I've got that $\mathrm{Res}f(0)=1$, and I've defined that the branch cut to be $(2i\Omega,i\infty)$ and $(-2i\Omega,-i\infty)$. However during the calculation I found there is divergence I don't know how to handle.
Is there any tool that can do this numerically, for example, set $\Omega=1$ and obtain a numerical result.
I would like to give a partial answer to my question. The inverse fourier transformation can be obtained using the Bromwich integral:
$$f(t)=\frac{1}{2\pi i}\int_{\gamma-i\infty}^{\gamma+i\infty} \frac{e^{st}}{(s^2+1)\arctan s } \mathrm{d}s$$
Define $g(s)$ for writing convenience:
$$g(s)=\frac{e^{st}}{(s^2+1)\arctan s } $$
To integrate this, we choose a contour as below:
Note that we have a pole at the origin and two branch points at $\pm i$.
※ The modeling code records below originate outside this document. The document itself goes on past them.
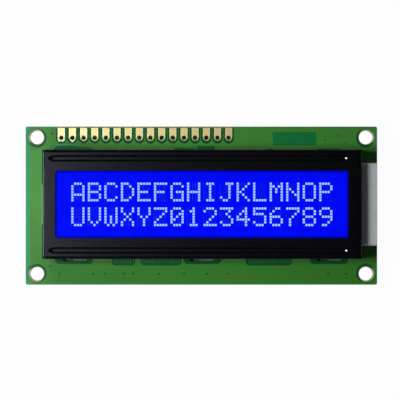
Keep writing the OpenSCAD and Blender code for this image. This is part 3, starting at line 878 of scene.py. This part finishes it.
def back_copper():
    """The back's copper, with the lines that join its chips, the header and the backlight."""
    controller, driver = drop_circle("controller_drop"), drop_circle("driver_drop")
    left, right = controller[0], driver[0]
    # Fans from both drops to the rows of vias above and below them
    lines = fan(controller, 195, 345, spread(-27.0, -3.4, 20), LOWER_VIA_Y)
    lines += fan(driver, 195, 345, spread(3.4, 27.0, 20), LOWER_VIA_Y)
    lines += fan(driver, 140, 12, spread(8.2, 27.0, 16), UPPER_VIA_Y)
    vias = [line[-1] for line in lines]
    # Header pads four to twelve run into the controller's drop
    for i, x in enumerate(HEADER[3:12]):
        column = left[0] + (i - 5) * PAD_LINE_PITCH
        turn_y = PAD_LINE_Y - abs(column - x)
        lines.append([(x, HOLE_Y), (x, PAD_LINE_Y), (column, turn_y), (column, left[1] + 3)])
    # The resistors between the drops, and the four lines that pass between them
    pads = [((low + high) / 2, low, high) for low, high in islands("chip_pads")]
    for mid, _, _ in pads:
        if abs(mid.x) < BETWEEN_DROPS[0] and abs(mid.y) < BETWEEN_DROPS[1]:
            hub = left if mid.x < 0.25 else right
            lines.append([(mid.x, mid.y), (hub[0], mid.y)])
    for step in (-1.5, -0.5, 0.5, 1.5):
        shift = step * DROP_LINE_PITCH
        lines.append([(left[0], left[1] + shift), (right[0], right[1] + shift)])
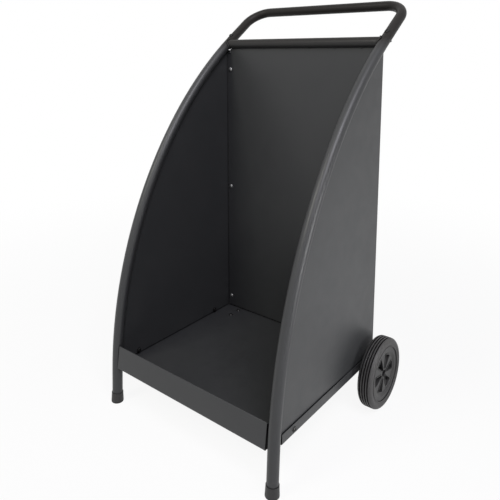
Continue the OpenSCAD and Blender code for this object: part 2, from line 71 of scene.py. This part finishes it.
# ---- node materials ----
class Shader:
    """A Principled material whose colour, roughness and relief come from noise in object space."""

    def __init__(self, name):
        self.mat = bpy.data.materials.new(name)
        self.mat.use_nodes = True
        self.tree = self.mat.node_tree
        self.body = self.tree.nodes["Principled BSDF"]
        self.place = self.add("ShaderNodeTexCoord").outputs["Object"]

    def add(self, kind, **values):
        node = self.tree.nodes.new(kind)
        for key, value in values.items():
            setattr(node, key, value)
        return node

    def link(self, a, b):
        self.tree.links.new(a, b)

    def noise(self, scale, detail, rough=0.5):
        node = self.add("ShaderNodeTexNoise")
        node.inputs["Scale"].default_value = scale
        node.inputs["Detail"].default_value = detail
        node.inputs["Roughness"].default_value = rough
        self.link(self.place, node.inputs["Vector"])
        return node.outputs["Fac"]

    def axis(self, name):
        node = self.add("ShaderNodeSeparateXYZ")
        self.link(self.place, node.inputs[0])
        return node.outputs[name]

    def ramp(self, fac, stops):
        node = self.add("ShaderNodeValToRGB")
        ramp = node.color_ramp
        while len(ramp.elements) < len(stops):
            ramp.elements.new(0.5)
        for element, (at, colour) in zip(ramp.elements, stops):
            element.position = at
            element.color = (*colour, 1)
        self.link(fac, node.inputs["Fac"])
        return node.outputs["Color"]

    def spread(self, fac, low, high, start=0.3, end=0.7):
        node = self.add("ShaderNodeMapRange")
        for key, value in (
            ("From Min", start), ("From Max", end), ("To Min", low), ("To Max", high)
        ):
            node.inputs[key].default_value = value
        self.link(fac, node.inputs["Value"])
        return node.outputs["Result"]

    def mix(self, fac, a, b, blend="MIX"):
        node = self.add("ShaderNodeMix", data_type="RGBA", blend_type=blend)
        for source, key in ((fac, 0), (a, 6), (b, 7)):
            if hasattr(source, "is_linked"):
                self.link(source, node.inputs[key])
            else:
                node.inputs[key].default_value = source
        return node.outputs[2]

    def soft_edge(self, radius):
        """A normal that rounds crisp edges, as paint and moulding do, so they catch light."""
        node = self.add("ShaderNodeBevel", samples=6)
        node.inputs["Radius"].default_value = radius
        return node.outputs["Normal"]

    def hollows(self, distance, floor):
        """Painted shade: 1 on open faces, falling to floor in grooves and seams that light doesn't
        reach.
        """
        node = self.add("ShaderNodeAmbientOcclusion", samples=8)
        node.inputs["Distance"].default_value = distance
        shut, open_sky = 0.35, 0.9
        return self.spread(node.outputs["AO"], floor, 1.0, shut, open_sky)

    def relief(self, height, distance, strength, under):
        """The normal under it, with bumps of this height added."""
        node = self.add("ShaderNodeBump")
        node.inputs["Strength"].default_value = strength
        node.inputs["Distance"].default_value = distance
        self.link(height, node.inputs["Height"])
        self.link(under, node.inputs["Normal"])
        return node.outputs["Normal"]

    def finish(self, colour, roughness, normal, metal=0.0, specular=0.5, hollow_shade=None):
        body = self.body
        # painted shade in hollows: colour and shine multiplied by it
        if hollow_shade:
            colour = self.mix(1.0, colour, hollow_shade, "MULTIPLY")
            shine = self.add("ShaderNodeMath", operation="MULTIPLY")
            self.link(hollow_shade, shine.inputs[0])
            if hasattr(specular, "is_linked"):
                self.link(specular, shine.inputs[1])
            else:
                shine.inputs[1].default_value = specular
            self.link(shine.outputs[0], body.inputs["Specular IOR Level"])
        else:
            body.inputs["Specular IOR Level"].default_value = specular
        self.link(colour, body.inputs["Base Color"])
        self.link(roughness, body.inputs["Roughness"])
        self.link(normal, body.inputs["Normal"])
        body.inputs["Metallic"].default_value = metal
        return self.mat


# heights between which the coat turns to a painted shade, darker and less shiny, on the crossbar
# and handle
SHADED_HEIGHTS = (0.758, 0.786)
# depths just in front of the back panel's screws, behind which black zinc is lightened as a painted
# glint
GLINT_BEHIND = [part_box("back_panel_screws")[0][1] - step for step in (0.003, 0.001)]


def grey(level, warm=0.0):
    return (level * (1 + warm), level, level * (1 - warm))


def powder_coat():
    """Matte anthracite powder coat: fine grain, faint cloudiness and a soft orange peel."""
    s = Shader("powder_coat")
    cloud = s.noise(9.0, 4.0)
    grain = s.noise(2600.0, 2.0)
    base = s.ramp(cloud, [(0.3, grey(0.033, -0.04)), (0.7, grey(0.037, -0.03))])
    fleck = s.ramp(grain, [(0.35, grey(0.85)), (0.65, grey(1.0))])
    colour = s.mix(0.5, base, fleck, "MULTIPLY")
    # painted shade: the coat darkened and its shine lowered at crossbar and handle height
    top_shade = s.spread(s.axis("Z"), 0.0, 1.0, *SHADED_HEIGHTS)
    colour = s.mix(top_shade, colour, (*grey(0.018, 0.08), 1))
    shine = s.spread(top_shade, 0.39, 0.12, 0.0, 1.0)
    peel = s.relief(s.noise(420.0, 2.0), 0.0003, 0.25, s.soft_edge(0.0007))
    normal = s.relief(grain, 0.00012, 0.3, peel)
    return s.finish(colour, s.spread(s.noise(35.0, 4.0), 0.38, 0.45), normal,
                    specular=shine, hollow_shade=s.hollows(0.005, 0.15))


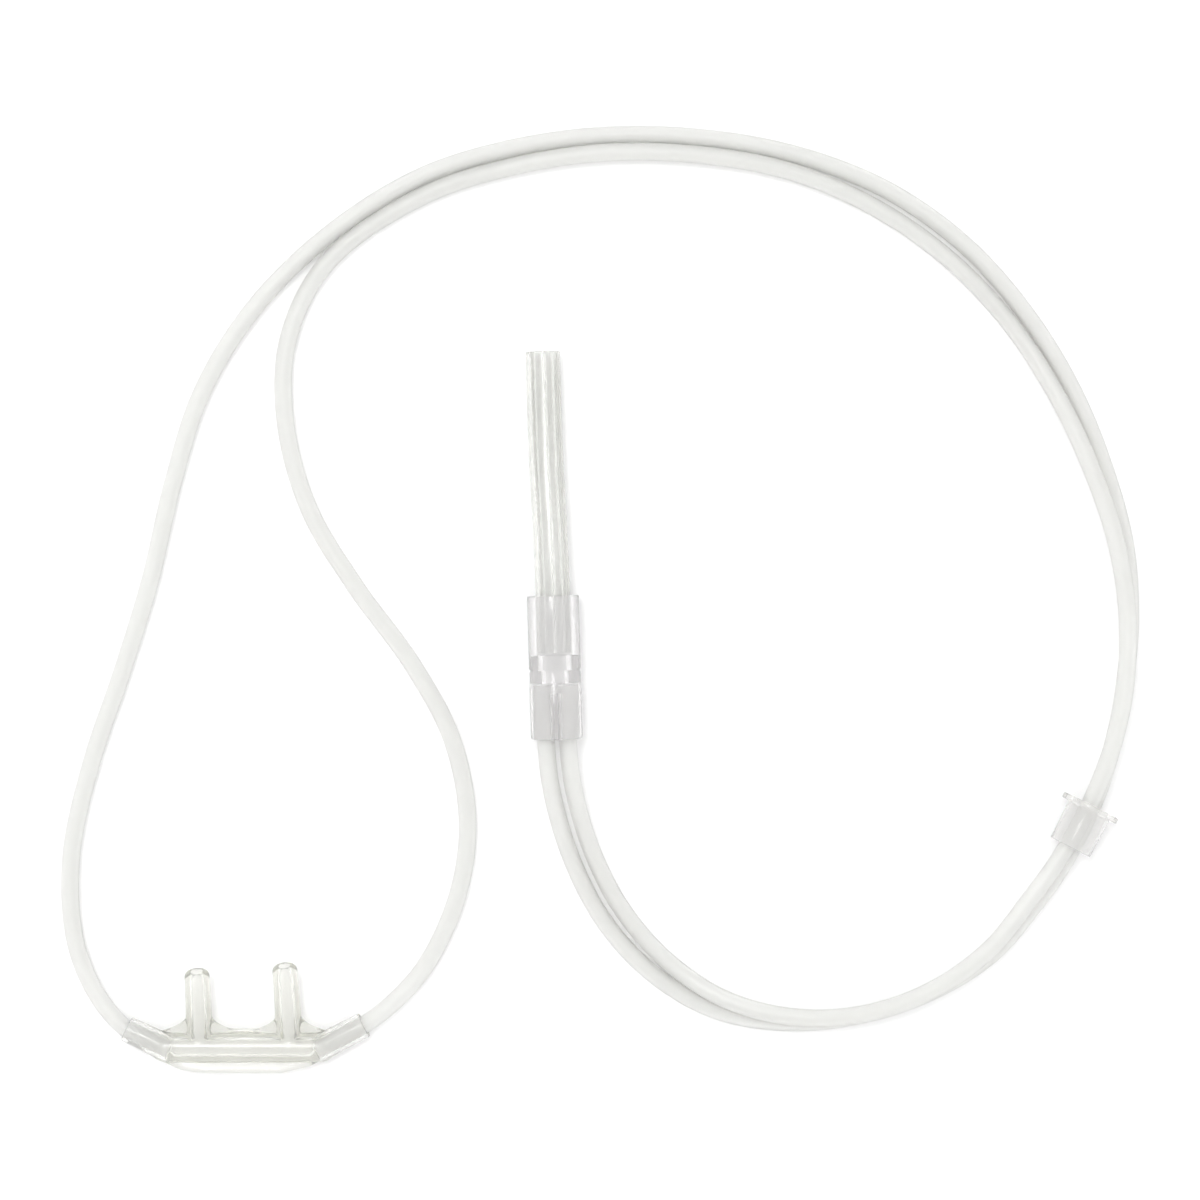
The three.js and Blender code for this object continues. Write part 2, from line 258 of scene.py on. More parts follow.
def bend(bm, route, roll=0.0):
    """Moves a shape that stands on z from 0 to 1 for each step of the route to its place."""
    straight = bm.verts.layers.float_vector.new("straight")
    places = places_on(route, roll)
    step = length_of(route) / (len(route) - 1)
    for v in bm.verts:
        x, y, z = v.co
        v[straight] = (x, y, z * step)
        i = min(max(int(z), 0), len(route) - 2)
        section = Vector((x, y, 0))
        v.co = (places[i] @ section).lerp(places[i + 1] @ section, z - i)


def ring(bm, radius_at, sides, height):
    """A closed ring of edges round z, with a radius for each of its vertices."""
    verts = bmesh.ops.create_circle(bm, segments=sides, radius=1)["verts"]
    for i, v in enumerate(verts):
        v.co = v.co * radius_at(i) + Vector((0, 0, height))
    return list({e for v in verts for e in v.link_edges})


def ring_wall(bm, radius_at, sides, steps, inset=0.0):
    """A straight wall round z, one unit high for each step, and the edges of its two ends."""
    low = ring(bm, radius_at, sides, inset)
    made = bmesh.ops.extrude_edge_only(bm, edges=low)["geom"]
    top = {v for v in made if isinstance(v, bmesh.types.BMVert)}
    bmesh.ops.translate(bm, verts=list(top), vec=(0, 0, steps - 2 * inset))
    edges = [e for v in top for e in v.link_edges]
    high = list({e for e in edges if top.issuperset(e.verts)})
    rising = list({e for e in edges if not top.issuperset(e.verts)})
    bmesh.ops.subdivide_edges(bm, edges=rising, cuts=steps - 1, use_grid_fill=True)
    return low, high


# %% [markdown]
# Every piece ends the same way: normals turned outwards, smooth shading with the real
# corners kept sharp, and an object that stays at the origin with its place in its mesh.
# A long bent tube can still come out inside out, and a clear one then looks dark, so the
# signed volume is tested too.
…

Using this contour, we can apply cauchy theorem: $$\mathrm{Res}g(0)=f(t)+\frac{1}{2\pi i}(\oint_{c_1}+\cdots\oint_{c_4}+\oint_\Gamma+\oint_{\gamma_1}+\oint_{\gamma_2})g(s)\mathrm{d}s$$
$$\oint_{\gamma_1}g(s)\mathrm{d}s=\int_{\frac{\pi}{2}}^{-\frac{3\pi}{2}}\frac{e^{(i+\varepsilon e^{i\phi})t}\mathrm{d}\phi}{2\arctan(i+\varepsilon e^{i\phi})}\to 0$$ because $\arctan i \to \infty$. Similarly $\oint_{\gamma_2}\to 0$.
Integration along $c_1\cdots c_4$:
Because we have the branch cuts, we need only to consider the principal value of $\arctan$. The principal value is denoted as the first letter to be capital.
\begin{align} \mathrm{Arctan}(z)=&\frac{1}{2i}\left[\mathrm{Ln}(1+iz)-\mathrm{Ln}(1+iz)\right] \\ =& \begin{cases} \frac{1}{2i}\mathrm{Ln}\left|\frac{1-y}{1+y}\right| +\frac{\pi}{2},& \text{if $z$ on $c_1$and $c_4$}, \text{ i.e.,when $x\to 0^+$ and $|y|>1$} \\ \frac{1}{2i}\mathrm{Ln}\left|\frac{1-y}{1+y}\right| -\frac{\pi}{2},& \text{if $z$ on $c_2$and $c_3$}, \text{ i.e.,when $x\to 0^-$ and $|y|>1$} \end{cases} \end{align}
So:
$\oint_{c_1}$ $$\oint_{c_1}g(s)\mathrm{d}s=\int_{+\infty}^{1}\frac{ie^{iyt}\mathrm{d}y}{(1-y^2)(\left(\frac{1}{2i}\mathrm{Ln}\left|\frac{1-y}{1+y}\right|+\frac{\pi}{2}\right)}$$
$\oint_{c_2}$ $$\oint_{c_2}g(s)\mathrm{d}s=\int_{1}^{+\infty}\frac{ie^{iyt}\mathrm{d}y}{(1-y^2)(\left(\frac{1}{2i}\mathrm{Ln}\left|\frac{1-y}{1+y}\right|-\frac{\pi}{2}\right)}$$
$\oint_{c_3}$ $$\oint_{c_3}g(s)\mathrm{d}s=\int_{-\infty}^{-1}\frac{ie^{iyt}\mathrm{d}y}{(1-y^2)(\left(\frac{1}{2i}\mathrm{Ln}\left|\frac{1-y}{1+y}\right|-\frac{\pi}{2}\right)}$$
$\oint_{c_4}$ $$\oint_{c_4}g(s)\mathrm{d}s=\int_{-1}^{-\infty}\frac{ie^{iyt}\mathrm{d}y}{(1-y^2)(\left(\frac{1}{2i}\mathrm{Ln}\left|\frac{1-y}{1+y}\right|+\frac{\pi}{2}\right)}$$
sum up: $$\oint_{c_1}+\cdots+\oint_{c_4}=2\pi i \int_1^\infty \frac{4\cos xt}{(x^2-1)\left[\left(\ln\left|\frac{1-x}{1+x}\right|\right)^2+\pi^2\right]}\mathrm{d}x$$ Where I've change the principal value $\mathrm{Ln}$ to the normal $\ln$, because the argument is positive real, we have no confusion about which branch we are using. i.e. we are back to the real argument integral.
The asymptotic form of the above integration?
Now the whole problem is how can we get the asymptotic form of the above integral. Does it even exist? If exist, what form it takes when $t$ is very large? I've post this question to a seperate post: How to get the asymptotic form of this oscilatting integral?